Consequently, simple, unidimensional concepts or processes can neither define nor scientifically explain media entertainment (Bryant & Vorderer, 2006). Rather, a multilevel structure is required for definitions and theories of media entertainment (see Figure 20.1): On a more abstract level, universal theories that cover the shared characteristics of all manifestations of media entertainment can connect entertainment to other large-scale domains of social science (e.g., psychological well-being, cf. Kahneman, Diener, & Schwarz, 1999, or evolutionary psychology, cf. Steen & Owens, 2001). At a more specific level, object-related theories describe and explain the determinants and dimensions of individual experiential qualities definable as entertainment.

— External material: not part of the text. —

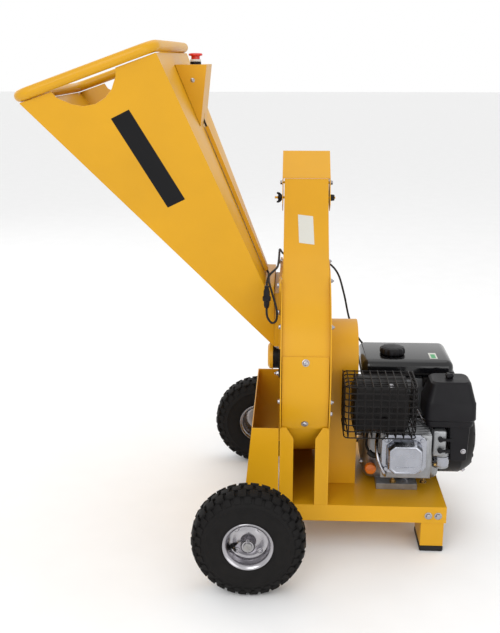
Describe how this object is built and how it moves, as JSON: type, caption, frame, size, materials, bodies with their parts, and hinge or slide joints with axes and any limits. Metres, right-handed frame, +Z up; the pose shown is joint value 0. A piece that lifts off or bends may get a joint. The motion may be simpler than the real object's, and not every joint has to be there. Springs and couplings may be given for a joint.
{
  "type": "wood chipper",
  "caption": "Wheeled petrol wood chipper with a flared feed hopper, a disc drum, a curved discharge chute with a tilting hood and a belt-driven engine.",
  "frame": {"origin": "on the floor under the middle of the machine's overall box", "axes": "+Z up; +X from the hopper to the engine, square to the axle; +Y from the near wheel to the far wheel, along the axle"},
  "size_m": [1.1074, 0.825, 1.246],
  "materials": {
    "yellow_paint": "semi-gloss powder coat",
    "black_paint": "satin",
    "black_plastic": "satin moulded",
    "black_rubber": "matt",
    "tyre": "matt",
    "zinc_plate": "bright zinc plate",
    "bare_steel": "machined",
    "cast_aluminium": "as cast",
    "red_plastic": "gloss",
    "orange_plastic": "satin"
  },
  "bodies": {
    "chassis": {"access_cover": "yellow_paint", "air_cleaner_base": "black_plastic", "air_cleaner_cover": "black_plastic", "axle": "bare_steel", "axle_box": "yellow_paint", "base_tray": "yellow_paint", "bearing_cap": "yellow_paint", "bearing_drive": "black_paint", "bearing_feed": "black_paint", "bed_knife": "bare_steel", "belt_guard": "yellow_paint", "cable_connector": "black_plastic", "cable_duct": "yellow_paint", "carburettor": "cast_aluminium", "crankcase": "cast_aluminium", "cylinder_head": "cast_aluminium", "discharge_chute": "yellow_paint", "drive_belt": "black_rubber", "drum_wrap": "yellow_paint", "fan_cover": "black_paint", "foot_pad_far": "black_rubber", "foot_pad_near": "black_rubber", "fuel_tank": "black_plastic", "hopper_rim_tube": "yellow_paint", "hopper_shell": "yellow_paint", "muffler": "black_paint", "muffler_guard": "black_paint", "rocker_cover": "cast_aluminium", "side_plate_drive": "yellow_paint", "side_plate_feed": "yellow_paint", "stop_cable_lower": "black_plastic", "stop_cable_upper": "black_plastic", "stop_switch_box": "yellow_paint", "stop_switch_collar": "black_plastic", "support_leg_far": "yellow_paint", "support_leg_near": "yellow_paint", "throat_flange": "yellow_paint"},
    "wheel_near": {"tyre_near": "tyre", "rim_near": "zinc_plate"},
    "wheel_far": {"tyre_far": "tyre", "rim_far": "zinc_plate"},
    "rotor": {"chipper_disc": "bare_steel", "knife_1": "bare_steel", "knife_2": "bare_steel", "rotor_shaft": "bare_steel", "driven_pulley": "bare_steel"},
    "engine_shaft": {"engine_crankshaft": "bare_steel", "clutch_pulley": "bare_steel"},
    "hood": {"deflector_hood": "yellow_paint"},
    "hood_wing_nut": {"wing_nut": "black_plastic"},
    "hood_clamp_nut": {"clamp_nut": "black_plastic"},
    "stop_push_button": {"stop_button": "red_plastic"},
    "tank_cap": {"fuel_cap": "black_plastic"},
    "filter_knob": {"air_cleaner_knob": "black_plastic"},
    "dipstick": {"oil_dipstick": "orange_plastic"},
    "throttle": {"throttle_lever": "black_paint"},
    "choke": {"choke_lever": "black_plastic"},
    "fuel_valve": {"fuel_valve_lever": "black_plastic"},
    "starter_grip": {"starter_handle": "black_plastic"},
    "ignition_switch": {"engine_switch": "red_plastic"}
  },
  "joints": [
    {"name": "wheel_near_spin", "type": "hinge", "parent": "chassis", "child": "wheel_near", "pos_m": [-0.02925, -0.37, 0.1325], "axis": [0, 1, 0], "continuous": true},
    {"name": "wheel_far_spin", "type": "hinge", "parent": "chassis", "child": "wheel_far", "pos_m": [-0.02925, 0.37, 0.1325], "axis": [0, 1, 0], "continuous": true},
    {"name": "rotor_spin", "type": "hinge", "parent": "chassis", "child": "rotor", "pos_m": [0.05875, 0.045, 0.445], "axis": [1, 0, 0], "continuous": true},
    {"name": "engine_shaft_spin", "type": "hinge", "parent": "chassis", "child": "engine_shaft", "pos_m": [0.19075, 0.045, 0.231], "axis": [1, 0, 0], "continuous": true},
    {"name": "hood_tilt", "type": "hinge", "parent": "chassis", "child": "hood", "pos_m": [0.09975, 0.1555, 0.88971], "axis": [1, 0, 0], "range_deg": [-35, 12]},
    {"name": "wing_nut_turn", "type": "hinge", "parent": "chassis", "child": "hood_wing_nut", "pos_m": [0.03595, 0.1407, 0.85206], "axis": [1, 0, 0], "range_deg": [-360, 360]},
    {"name": "clamp_nut_turn", "type": "hinge", "parent": "chassis", "child": "hood_clamp_nut", "pos_m": [0.16355, 0.1407, 0.85206], "axis": [1, 0, 0], "range_deg": [-360, 360]},
    {"name": "stop_button_press", "type": "slide", "parent": "chassis", "child": "stop_push_button", "axis": [0, 0, -1], "range_m": [0, 0.005], "stiffness_N_per_m": 800},
    {"name": "fuel_cap_turn", "type": "hinge", "parent": "chassis", "child": "tank_cap", "pos_m": [0.33475, 0.074, 0.4458], "axis": [0, 0, 1], "range_deg": [0, 90]},
    {"name": "filter_knob_turn", "type": "hinge", "parent": "chassis", "child": "filter_knob", "pos_m": [0.46275, -0.071, 0.4303], "axis": [0, 0, 1], "range_deg": [-360, 360]},
    {"name": "dipstick_turn", "type": "hinge", "parent": "chassis", "child": "dipstick", "pos_m": [0.27475, -0.0553, 0.178], "axis": [0, 1, 0], "range_deg": [-360, 360]},
    {"name": "throttle_swing", "type": "hinge", "parent": "chassis", "child": "throttle", "pos_m": [0.38275, -0.004, 0.346], "axis": [0, 0, 1], "range_deg": [-50, 5]},
    {"name": "choke_swing", "type": "hinge", "parent": "chassis", "child": "choke", "pos_m": [0.44075, -0.1283, 0.288], "axis": [0, 1, 0], "range_deg": [-60, 0]},
    {"name": "fuel_valve_swing", "type": "hinge", "parent": "chassis", "child": "fuel_valve", "pos_m": [0.44075, -0.1283, 0.258], "axis": [0, 1, 0], "range_deg": [0, 80]},
    {"name": "starter_pull", "type": "slide", "parent": "chassis", "child": "starter_grip", "axis": [0, 0, 1], "range_m": [0, 0.028], "stiffness_N_per_m": 300},
    {"name": "ignition_switch_turn", "type": "hinge", "parent": "chassis", "child": "ignition_switch", "pos_m": [0.48275, -0.0525, 0.261], "axis": [0, 1, 0], "range_deg": [-50, 0]}
  ],
  "couplings": [
    {"joint": "engine_shaft_spin", "follows": "rotor_spin", "ratio": 1.6667}
  ]
}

For example, theories of suspense (Vorderer, Wulff, & Friedrichsen, 1996) address one major class of entertaining media messages and their effect on audiences; they do so without referring to other manifestations of media entertainment, such as melancholy or pride. Such object-level theories can vary concerning the description of the entertainment experience itself and the underlying psychological processes that trigger the experience. They can compete with each other and can undergo empirical testing (e.g., Mares & Cantor, 1992). So far, entertainment researchers have focused mostly on one of two levels of theory construction, that is, either suggested overarching frameworks (universal theories) or elaborated and tested object-specific theories (e.g., concerning the entertainment manifestation of suspense; cf. Zillmann, 1994).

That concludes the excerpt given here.